→ PROBLEM TO WORK ON:
In the entries below, which lines run from the one containing "for piece in" to the one containing "cad_box = object_bounds()"? Copy exactly those lines, ends included, and no others.

→ INFORMATION GIVEN:
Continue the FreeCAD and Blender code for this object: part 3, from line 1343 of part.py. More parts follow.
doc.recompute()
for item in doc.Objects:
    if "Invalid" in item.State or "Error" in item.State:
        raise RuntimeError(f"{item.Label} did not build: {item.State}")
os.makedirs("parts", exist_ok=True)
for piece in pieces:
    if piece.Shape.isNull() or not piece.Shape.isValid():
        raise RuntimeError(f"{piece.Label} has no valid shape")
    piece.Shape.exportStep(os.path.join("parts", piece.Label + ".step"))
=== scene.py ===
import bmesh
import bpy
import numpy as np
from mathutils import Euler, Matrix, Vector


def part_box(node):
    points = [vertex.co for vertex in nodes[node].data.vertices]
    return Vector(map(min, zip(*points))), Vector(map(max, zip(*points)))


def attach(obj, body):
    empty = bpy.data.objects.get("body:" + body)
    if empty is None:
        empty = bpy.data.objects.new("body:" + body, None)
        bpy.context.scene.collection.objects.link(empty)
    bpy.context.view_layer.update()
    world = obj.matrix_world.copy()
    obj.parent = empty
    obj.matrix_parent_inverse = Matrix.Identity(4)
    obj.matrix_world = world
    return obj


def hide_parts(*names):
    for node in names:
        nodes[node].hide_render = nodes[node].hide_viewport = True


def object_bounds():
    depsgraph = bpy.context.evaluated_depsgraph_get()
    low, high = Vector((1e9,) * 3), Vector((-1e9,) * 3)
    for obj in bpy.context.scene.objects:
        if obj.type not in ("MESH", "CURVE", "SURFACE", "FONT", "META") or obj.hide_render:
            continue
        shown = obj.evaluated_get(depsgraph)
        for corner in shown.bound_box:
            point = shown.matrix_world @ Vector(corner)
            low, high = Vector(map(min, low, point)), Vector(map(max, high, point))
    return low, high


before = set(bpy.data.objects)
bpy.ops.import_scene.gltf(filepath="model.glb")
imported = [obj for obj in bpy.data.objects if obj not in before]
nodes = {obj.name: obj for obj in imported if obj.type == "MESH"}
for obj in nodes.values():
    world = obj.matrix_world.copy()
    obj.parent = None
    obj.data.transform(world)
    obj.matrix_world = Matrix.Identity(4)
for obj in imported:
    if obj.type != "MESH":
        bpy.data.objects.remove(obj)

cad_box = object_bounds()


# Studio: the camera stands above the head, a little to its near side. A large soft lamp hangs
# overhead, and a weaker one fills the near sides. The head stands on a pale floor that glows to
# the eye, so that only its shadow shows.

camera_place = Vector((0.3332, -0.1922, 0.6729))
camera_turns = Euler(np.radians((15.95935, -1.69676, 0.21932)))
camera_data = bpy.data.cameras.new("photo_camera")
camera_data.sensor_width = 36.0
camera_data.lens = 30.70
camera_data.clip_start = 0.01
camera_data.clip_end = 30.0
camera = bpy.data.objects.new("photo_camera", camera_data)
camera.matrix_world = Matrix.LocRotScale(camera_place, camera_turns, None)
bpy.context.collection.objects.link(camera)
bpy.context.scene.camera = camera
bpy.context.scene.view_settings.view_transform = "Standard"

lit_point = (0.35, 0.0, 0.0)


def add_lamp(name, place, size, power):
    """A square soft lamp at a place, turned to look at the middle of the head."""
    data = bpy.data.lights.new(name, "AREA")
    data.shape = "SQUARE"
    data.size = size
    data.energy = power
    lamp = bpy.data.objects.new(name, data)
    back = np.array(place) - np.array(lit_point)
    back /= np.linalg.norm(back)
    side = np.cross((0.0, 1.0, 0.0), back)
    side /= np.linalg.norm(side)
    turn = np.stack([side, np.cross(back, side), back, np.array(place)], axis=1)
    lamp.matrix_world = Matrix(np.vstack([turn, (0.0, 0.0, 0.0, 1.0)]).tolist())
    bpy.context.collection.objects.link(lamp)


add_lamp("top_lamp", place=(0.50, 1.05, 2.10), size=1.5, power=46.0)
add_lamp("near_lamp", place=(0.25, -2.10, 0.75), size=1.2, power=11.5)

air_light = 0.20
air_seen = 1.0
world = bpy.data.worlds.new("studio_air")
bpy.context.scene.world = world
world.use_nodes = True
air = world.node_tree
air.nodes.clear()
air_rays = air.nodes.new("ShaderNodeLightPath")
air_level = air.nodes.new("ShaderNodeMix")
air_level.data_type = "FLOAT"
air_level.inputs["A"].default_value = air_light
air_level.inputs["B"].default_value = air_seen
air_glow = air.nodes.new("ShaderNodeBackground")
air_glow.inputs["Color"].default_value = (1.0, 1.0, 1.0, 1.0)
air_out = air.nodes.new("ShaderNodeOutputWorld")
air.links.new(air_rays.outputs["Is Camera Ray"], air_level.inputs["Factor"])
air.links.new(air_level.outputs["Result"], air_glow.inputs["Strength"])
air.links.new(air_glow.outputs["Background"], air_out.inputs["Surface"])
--
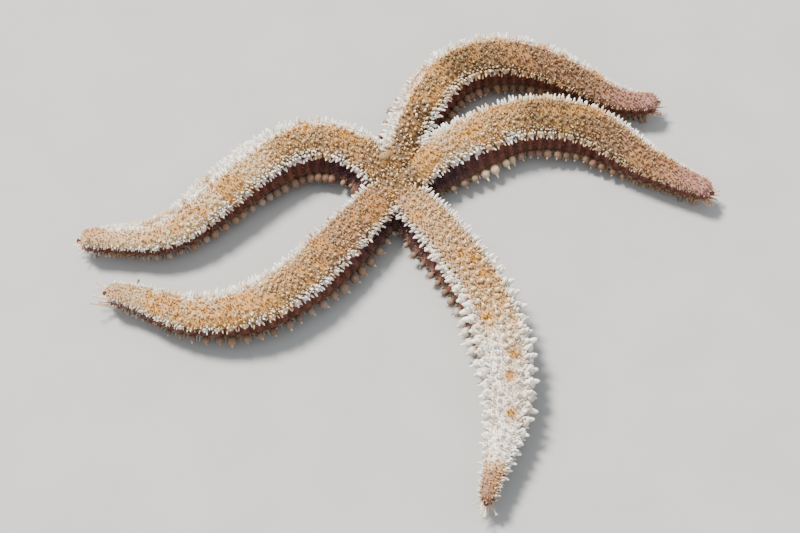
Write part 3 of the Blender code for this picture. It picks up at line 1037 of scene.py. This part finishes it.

→ EXERCISE OUTPUT:
for piece in pieces:
    if piece.Shape.isNull() or not piece.Shape.isValid():
        raise RuntimeError(f"{piece.Label} has no valid shape")
    piece.Shape.exportStep(os.path.join("parts", piece.Label + ".step"))
=== scene.py ===
import bmesh
import bpy
import numpy as np
from mathutils import Euler, Matrix, Vector


def part_box(node):
    points = [vertex.co for vertex in nodes[node].data.vertices]
    return Vector(map(min, zip(*points))), Vector(map(max, zip(*points)))


def attach(obj, body):
    empty = bpy.data.objects.get("body:" + body)
    if empty is None:
        empty = bpy.data.objects.new("body:" + body, None)
        bpy.context.scene.collection.objects.link(empty)
    bpy.context.view_layer.update()
    world = obj.matrix_world.copy()
    obj.parent = empty
    obj.matrix_parent_inverse = Matrix.Identity(4)
    obj.matrix_world = world
    return obj


def hide_parts(*names):
    for node in names:
        nodes[node].hide_render = nodes[node].hide_viewport = True


def object_bounds():
    depsgraph = bpy.context.evaluated_depsgraph_get()
    low, high = Vector((1e9,) * 3), Vector((-1e9,) * 3)
    for obj in bpy.context.scene.objects:
        if obj.type not in ("MESH", "CURVE", "SURFACE", "FONT", "META") or obj.hide_render:
            continue
        shown = obj.evaluated_get(depsgraph)
        for corner in shown.bound_box:
            point = shown.matrix_world @ Vector(corner)
            low, high = Vector(map(min, low, point)), Vector(map(max, high, point))
    return low, high


before = set(bpy.data.objects)
bpy.ops.import_scene.gltf(filepath="model.glb")
imported = [obj for obj in bpy.data.objects if obj not in before]
nodes = {obj.name: obj for obj in imported if obj.type == "MESH"}
for obj in nodes.values():
    world = obj.matrix_world.copy()
    obj.parent = None
    obj.data.transform(world)
    obj.matrix_world = Matrix.Identity(4)
for obj in imported:
    if obj.type != "MESH":
        bpy.data.objects.remove(obj)

cad_box = object_bounds()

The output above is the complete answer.